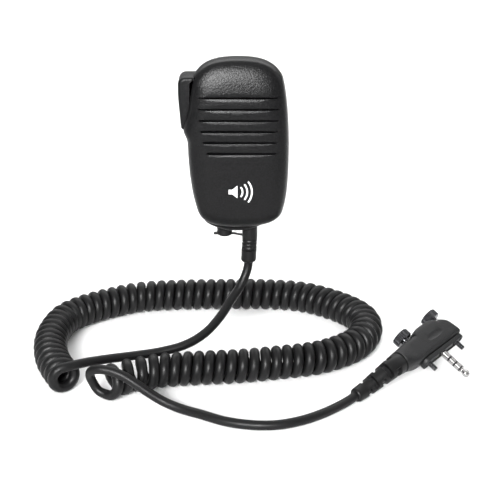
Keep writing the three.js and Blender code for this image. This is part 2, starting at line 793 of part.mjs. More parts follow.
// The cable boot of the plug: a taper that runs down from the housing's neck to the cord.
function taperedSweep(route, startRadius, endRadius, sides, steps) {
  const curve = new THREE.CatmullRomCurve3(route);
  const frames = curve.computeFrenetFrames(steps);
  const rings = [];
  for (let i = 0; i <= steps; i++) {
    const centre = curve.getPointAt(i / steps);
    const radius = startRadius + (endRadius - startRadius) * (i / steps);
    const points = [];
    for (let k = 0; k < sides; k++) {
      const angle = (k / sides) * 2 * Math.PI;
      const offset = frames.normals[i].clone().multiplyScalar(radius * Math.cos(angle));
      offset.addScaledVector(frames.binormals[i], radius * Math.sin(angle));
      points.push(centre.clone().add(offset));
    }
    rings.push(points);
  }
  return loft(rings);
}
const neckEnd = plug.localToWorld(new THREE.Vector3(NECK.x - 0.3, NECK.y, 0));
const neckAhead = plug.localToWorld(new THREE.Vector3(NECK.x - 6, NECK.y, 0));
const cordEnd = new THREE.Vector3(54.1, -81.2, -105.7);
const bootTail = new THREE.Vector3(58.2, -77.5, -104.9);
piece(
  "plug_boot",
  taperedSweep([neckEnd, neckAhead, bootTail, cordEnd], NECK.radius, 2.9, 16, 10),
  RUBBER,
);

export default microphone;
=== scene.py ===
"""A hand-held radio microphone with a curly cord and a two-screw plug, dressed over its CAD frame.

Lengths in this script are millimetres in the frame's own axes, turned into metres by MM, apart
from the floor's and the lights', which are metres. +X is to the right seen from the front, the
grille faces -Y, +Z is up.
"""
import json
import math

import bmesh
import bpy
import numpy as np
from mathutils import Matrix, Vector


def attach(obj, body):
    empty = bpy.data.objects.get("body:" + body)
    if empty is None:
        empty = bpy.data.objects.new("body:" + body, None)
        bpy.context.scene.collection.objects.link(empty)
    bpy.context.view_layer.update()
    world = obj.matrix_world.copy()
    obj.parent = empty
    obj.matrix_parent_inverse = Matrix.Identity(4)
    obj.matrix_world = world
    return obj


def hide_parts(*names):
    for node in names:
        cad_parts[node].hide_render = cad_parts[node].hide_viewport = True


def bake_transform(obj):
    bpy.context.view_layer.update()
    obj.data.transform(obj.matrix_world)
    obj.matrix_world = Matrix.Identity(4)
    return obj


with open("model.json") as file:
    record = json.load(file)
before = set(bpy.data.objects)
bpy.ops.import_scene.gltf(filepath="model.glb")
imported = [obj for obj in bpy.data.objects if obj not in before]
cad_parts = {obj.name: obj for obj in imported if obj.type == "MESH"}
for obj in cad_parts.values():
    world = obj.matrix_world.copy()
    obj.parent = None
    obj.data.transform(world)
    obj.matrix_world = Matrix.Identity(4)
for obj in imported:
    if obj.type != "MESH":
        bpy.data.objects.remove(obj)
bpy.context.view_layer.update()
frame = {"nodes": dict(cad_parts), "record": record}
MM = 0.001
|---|
> **Directions for this task**:
Quote word for word the lines from the line holding "for (let k = 0;" through the line holding "obj.data.transform(obj.matrix_world)"; include both of those lines and add nothing.

> **Response below**:
    for (let k = 0; k < sides; k++) {
      const angle = (k / sides) * 2 * Math.PI;
      const offset = frames.normals[i].clone().multiplyScalar(radius * Math.cos(angle));
      offset.addScaledVector(frames.binormals[i], radius * Math.sin(angle));
      points.push(centre.clone().add(offset));
    }
    rings.push(points);
  }
  return loft(rings);
}
const neckEnd = plug.localToWorld(new THREE.Vector3(NECK.x - 0.3, NECK.y, 0));
const neckAhead = plug.localToWorld(new THREE.Vector3(NECK.x - 6, NECK.y, 0));
const cordEnd = new THREE.Vector3(54.1, -81.2, -105.7);
const bootTail = new THREE.Vector3(58.2, -77.5, -104.9);
piece(
  "plug_boot",
  taperedSweep([neckEnd, neckAhead, bootTail, cordEnd], NECK.radius, 2.9, 16, 10),
  RUBBER,
);

export default microphone;
=== scene.py ===
"""A hand-held radio microphone with a curly cord and a two-screw plug, dressed over its CAD frame.

Lengths in this script are millimetres in the frame's own axes, turned into metres by MM, apart
from the floor's and the lights', which are metres. +X is to the right seen from the front, the
grille faces -Y, +Z is up.
"""
import json
import math

import bmesh
import bpy
import numpy as np
from mathutils import Matrix, Vector


def attach(obj, body):
    empty = bpy.data.objects.get("body:" + body)
    if empty is None:
        empty = bpy.data.objects.new("body:" + body, None)
        bpy.context.scene.collection.objects.link(empty)
    bpy.context.view_layer.update()
    world = obj.matrix_world.copy()
    obj.parent = empty
    obj.matrix_parent_inverse = Matrix.Identity(4)
    obj.matrix_world = world
    return obj


def hide_parts(*names):
    for node in names:
        cad_parts[node].hide_render = cad_parts[node].hide_viewport = True


def bake_transform(obj):
    bpy.context.view_layer.update()
    obj.data.transform(obj.matrix_world)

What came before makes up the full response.